• _Problem requirements_
Return exactly and only these lines: the first of the listing through the one containing "obj.matrix_world = world".

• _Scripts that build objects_

|---|

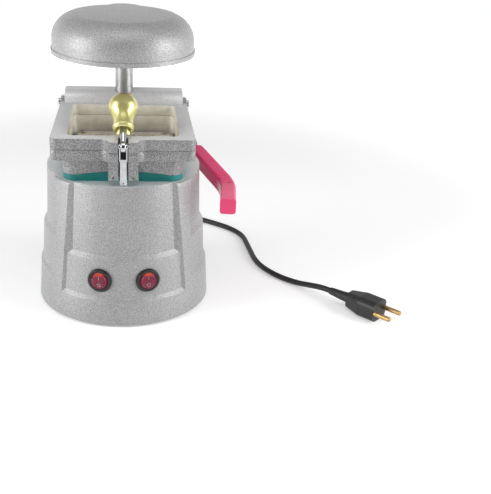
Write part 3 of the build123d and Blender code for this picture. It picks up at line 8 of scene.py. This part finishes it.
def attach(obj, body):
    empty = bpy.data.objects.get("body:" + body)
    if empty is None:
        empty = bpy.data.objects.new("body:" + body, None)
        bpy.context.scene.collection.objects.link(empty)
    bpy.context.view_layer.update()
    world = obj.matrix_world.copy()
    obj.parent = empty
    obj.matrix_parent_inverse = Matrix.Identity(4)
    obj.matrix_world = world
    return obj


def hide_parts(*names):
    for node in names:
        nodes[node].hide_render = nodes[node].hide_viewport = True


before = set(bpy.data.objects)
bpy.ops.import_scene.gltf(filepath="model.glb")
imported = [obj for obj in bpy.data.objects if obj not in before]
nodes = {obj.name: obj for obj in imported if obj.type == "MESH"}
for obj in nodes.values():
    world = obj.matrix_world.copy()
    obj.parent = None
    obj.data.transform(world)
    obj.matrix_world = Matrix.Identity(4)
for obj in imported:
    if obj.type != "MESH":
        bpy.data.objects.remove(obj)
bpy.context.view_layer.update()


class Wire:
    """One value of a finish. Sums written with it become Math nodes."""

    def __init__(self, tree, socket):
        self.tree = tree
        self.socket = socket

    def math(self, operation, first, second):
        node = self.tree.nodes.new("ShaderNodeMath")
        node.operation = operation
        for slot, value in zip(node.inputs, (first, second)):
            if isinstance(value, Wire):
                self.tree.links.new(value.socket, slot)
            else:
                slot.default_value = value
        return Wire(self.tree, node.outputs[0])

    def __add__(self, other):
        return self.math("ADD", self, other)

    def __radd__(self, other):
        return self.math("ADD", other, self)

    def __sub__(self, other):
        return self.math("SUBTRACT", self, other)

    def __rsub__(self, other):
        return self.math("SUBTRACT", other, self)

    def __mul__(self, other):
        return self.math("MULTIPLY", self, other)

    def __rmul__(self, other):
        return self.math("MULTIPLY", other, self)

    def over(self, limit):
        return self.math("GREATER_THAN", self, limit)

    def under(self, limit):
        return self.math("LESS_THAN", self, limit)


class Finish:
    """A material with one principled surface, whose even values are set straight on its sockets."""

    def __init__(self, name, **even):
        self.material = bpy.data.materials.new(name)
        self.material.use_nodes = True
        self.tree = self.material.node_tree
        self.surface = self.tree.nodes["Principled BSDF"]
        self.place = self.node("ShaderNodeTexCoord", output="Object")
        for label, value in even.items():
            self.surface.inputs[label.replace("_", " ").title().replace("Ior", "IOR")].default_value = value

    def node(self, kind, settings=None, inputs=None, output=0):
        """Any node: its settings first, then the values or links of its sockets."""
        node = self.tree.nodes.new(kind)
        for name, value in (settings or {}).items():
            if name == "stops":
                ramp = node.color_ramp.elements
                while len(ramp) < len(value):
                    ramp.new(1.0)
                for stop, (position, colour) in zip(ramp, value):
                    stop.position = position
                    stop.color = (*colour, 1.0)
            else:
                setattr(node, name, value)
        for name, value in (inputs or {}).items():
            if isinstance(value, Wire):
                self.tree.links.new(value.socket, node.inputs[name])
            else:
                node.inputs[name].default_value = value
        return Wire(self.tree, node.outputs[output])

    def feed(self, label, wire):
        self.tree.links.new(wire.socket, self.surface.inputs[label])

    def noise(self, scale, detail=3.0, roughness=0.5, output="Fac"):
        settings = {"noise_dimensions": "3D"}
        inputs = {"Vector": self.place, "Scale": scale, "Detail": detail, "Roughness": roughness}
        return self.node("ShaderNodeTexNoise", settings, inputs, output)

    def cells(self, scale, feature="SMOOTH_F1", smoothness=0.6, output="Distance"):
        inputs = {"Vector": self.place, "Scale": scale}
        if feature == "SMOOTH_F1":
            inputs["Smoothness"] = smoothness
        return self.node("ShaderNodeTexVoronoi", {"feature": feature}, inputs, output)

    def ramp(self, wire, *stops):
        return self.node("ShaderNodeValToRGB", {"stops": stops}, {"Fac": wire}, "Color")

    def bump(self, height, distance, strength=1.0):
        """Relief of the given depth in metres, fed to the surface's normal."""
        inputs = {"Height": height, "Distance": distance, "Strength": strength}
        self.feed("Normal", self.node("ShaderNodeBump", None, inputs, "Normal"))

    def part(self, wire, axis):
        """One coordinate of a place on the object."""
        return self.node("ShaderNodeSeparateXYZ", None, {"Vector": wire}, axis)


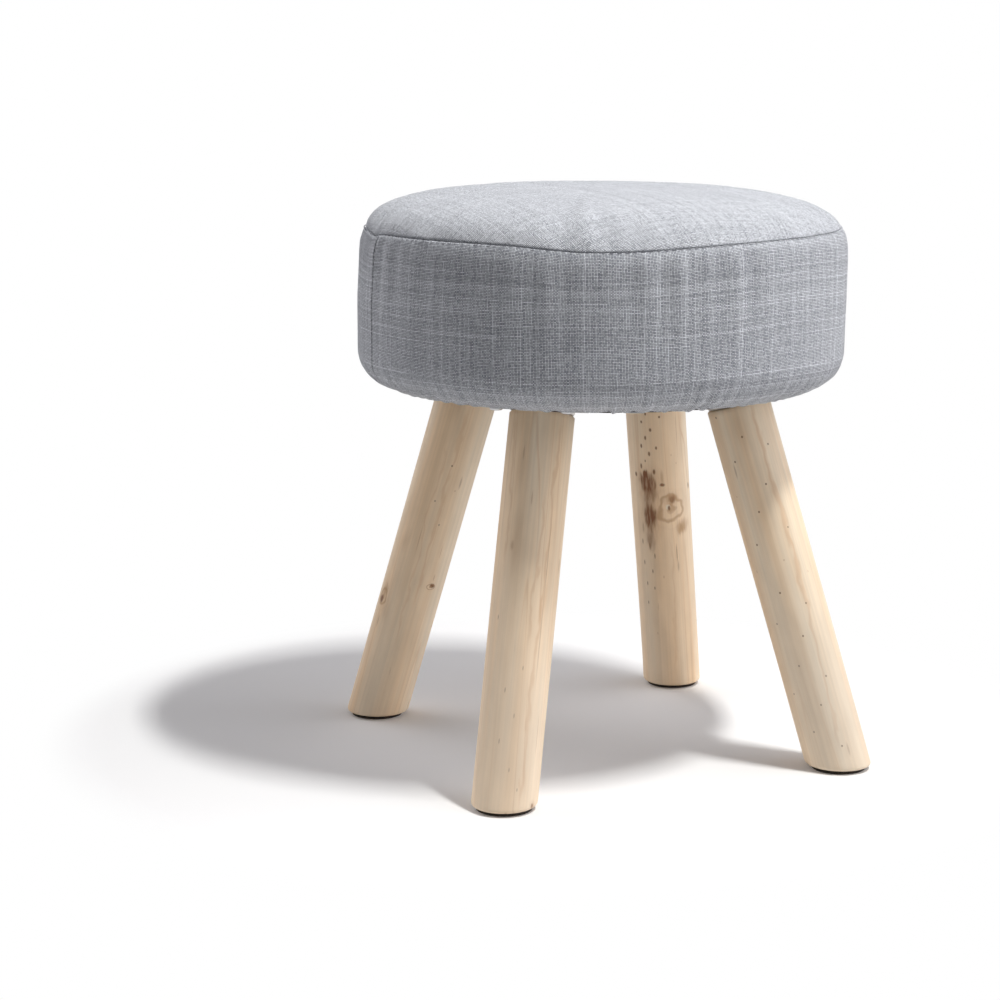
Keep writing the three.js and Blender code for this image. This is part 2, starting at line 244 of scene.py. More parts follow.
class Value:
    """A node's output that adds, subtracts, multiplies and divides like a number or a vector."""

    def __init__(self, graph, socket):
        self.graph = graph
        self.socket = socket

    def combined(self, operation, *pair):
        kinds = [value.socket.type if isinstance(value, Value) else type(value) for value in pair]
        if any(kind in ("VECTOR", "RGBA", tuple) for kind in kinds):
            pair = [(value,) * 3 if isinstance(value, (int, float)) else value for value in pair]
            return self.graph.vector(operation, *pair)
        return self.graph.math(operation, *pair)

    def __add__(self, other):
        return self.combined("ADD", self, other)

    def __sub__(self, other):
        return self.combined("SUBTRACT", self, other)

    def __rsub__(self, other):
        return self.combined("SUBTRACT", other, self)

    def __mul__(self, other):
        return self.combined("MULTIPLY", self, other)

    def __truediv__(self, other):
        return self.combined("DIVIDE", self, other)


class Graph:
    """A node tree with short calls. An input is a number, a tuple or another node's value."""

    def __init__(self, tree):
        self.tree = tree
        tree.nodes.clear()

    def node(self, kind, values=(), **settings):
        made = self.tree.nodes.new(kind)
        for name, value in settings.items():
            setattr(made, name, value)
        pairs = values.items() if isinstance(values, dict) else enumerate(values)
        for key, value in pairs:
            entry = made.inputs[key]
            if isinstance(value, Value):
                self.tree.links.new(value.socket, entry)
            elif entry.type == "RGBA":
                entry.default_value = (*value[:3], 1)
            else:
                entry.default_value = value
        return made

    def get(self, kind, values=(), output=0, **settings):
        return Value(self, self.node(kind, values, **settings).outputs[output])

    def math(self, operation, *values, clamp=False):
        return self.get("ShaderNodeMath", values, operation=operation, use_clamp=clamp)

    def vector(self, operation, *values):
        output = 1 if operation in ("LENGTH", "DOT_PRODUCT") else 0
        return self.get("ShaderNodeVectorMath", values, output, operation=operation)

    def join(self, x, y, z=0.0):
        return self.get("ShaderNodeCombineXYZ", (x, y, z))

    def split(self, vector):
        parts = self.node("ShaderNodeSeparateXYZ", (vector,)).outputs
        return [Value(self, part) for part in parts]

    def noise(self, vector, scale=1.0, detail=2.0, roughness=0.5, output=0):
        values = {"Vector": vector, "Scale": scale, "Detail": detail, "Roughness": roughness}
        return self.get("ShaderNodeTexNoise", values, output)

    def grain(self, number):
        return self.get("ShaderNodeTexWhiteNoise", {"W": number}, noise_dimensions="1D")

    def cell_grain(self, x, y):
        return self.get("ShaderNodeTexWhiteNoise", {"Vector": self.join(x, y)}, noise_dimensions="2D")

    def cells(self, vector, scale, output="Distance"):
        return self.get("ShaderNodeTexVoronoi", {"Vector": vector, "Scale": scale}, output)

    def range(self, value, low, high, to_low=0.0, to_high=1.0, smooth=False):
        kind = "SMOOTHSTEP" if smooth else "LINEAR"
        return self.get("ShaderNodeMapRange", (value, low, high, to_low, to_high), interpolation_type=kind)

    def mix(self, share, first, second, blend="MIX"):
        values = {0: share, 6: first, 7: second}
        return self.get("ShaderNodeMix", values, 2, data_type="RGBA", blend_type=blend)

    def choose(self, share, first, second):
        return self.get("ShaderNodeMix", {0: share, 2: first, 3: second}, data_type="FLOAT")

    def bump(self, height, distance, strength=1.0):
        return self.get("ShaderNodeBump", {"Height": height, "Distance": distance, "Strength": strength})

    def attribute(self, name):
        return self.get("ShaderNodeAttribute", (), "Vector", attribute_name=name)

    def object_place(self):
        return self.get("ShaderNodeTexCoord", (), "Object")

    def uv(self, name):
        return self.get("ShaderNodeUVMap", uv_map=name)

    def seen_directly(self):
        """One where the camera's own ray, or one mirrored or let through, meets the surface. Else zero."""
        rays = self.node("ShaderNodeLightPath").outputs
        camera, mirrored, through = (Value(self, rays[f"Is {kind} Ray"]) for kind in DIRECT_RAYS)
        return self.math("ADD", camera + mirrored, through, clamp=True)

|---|

• _Correct result_
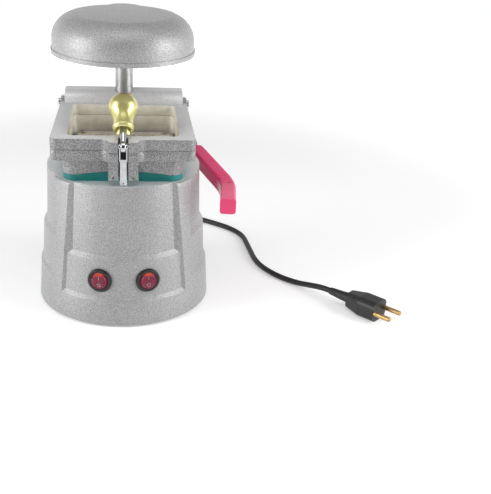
Write part 3 of the build123d and Blender code for this picture. It picks up at line 8 of scene.py. This part finishes it.
def attach(obj, body):
    empty = bpy.data.objects.get("body:" + body)
    if empty is None:
        empty = bpy.data.objects.new("body:" + body, None)
        bpy.context.scene.collection.objects.link(empty)
    bpy.context.view_layer.update()
    world = obj.matrix_world.copy()
    obj.parent = empty
    obj.matrix_parent_inverse = Matrix.Identity(4)
    obj.matrix_world = world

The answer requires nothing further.